I haven't written anything here because things have been too hard to sum up in a blog post.  I'm stressed out all the time and every class period feels like a battle.  I am losing more battles than I am winning.

I have been watching for job openings at other schools, and this past week I interviewed at a charter school near where I live.  I am really impressed by the students and staff that I talked to, and the school seems much more coherently and thoughtfully run than the school where I am right now.  On Friday I got a call that they want to hire me; we haven't talked salary yet, but it will definitely be a significant cut from what I am earning now, possibly $10k less per year.  Still, if I'm looking out for my own interests, the new school is certainly better for me than where I am now.
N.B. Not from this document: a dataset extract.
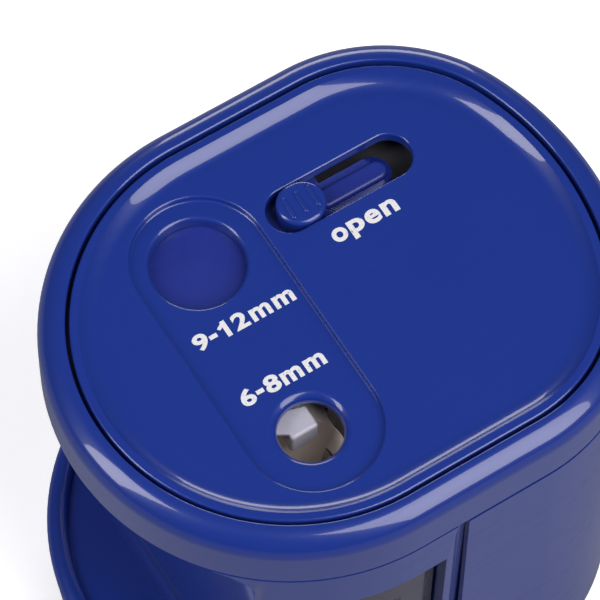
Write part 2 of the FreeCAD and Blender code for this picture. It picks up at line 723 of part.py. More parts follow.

But I'm hesitating because I feel like I'm bailing on my students.  My wonderful spouse says I'm not bailing unless I leave midyear, and I see his point.  However, I became a teacher in an urban school because I wanted to work against the achievement gap that kids face.  I feel like a failure often enough that I can rationalize leaving by telling myself that students would be better off with another teacher who can manage behavior and serve them better, but in reality my replacement will likely not be much better than I am.  They'd be best off if I could stay and figure out how to be better, but I don't know if I can.  Or, I don't know if I can do it without sacrificing too much of my own sanity and time and lifestyle outside of school.  Part of me knows it's not selfish for me to want to have some free time for my family and friends, but the other part of me knows my kids can't bail out of their school just because it's not meeting their needs, so it seems unfair that I can.  And that's why I feel like I'm abandoning them, both my current students (who may or may not be moving on to 10th grade next year) but also the as-yet-unknown 120-some incoming freshmen who will study physics in room 2301 next year, with or without me.

Still, regardless of the guilt I feel, I will probably accept the new job.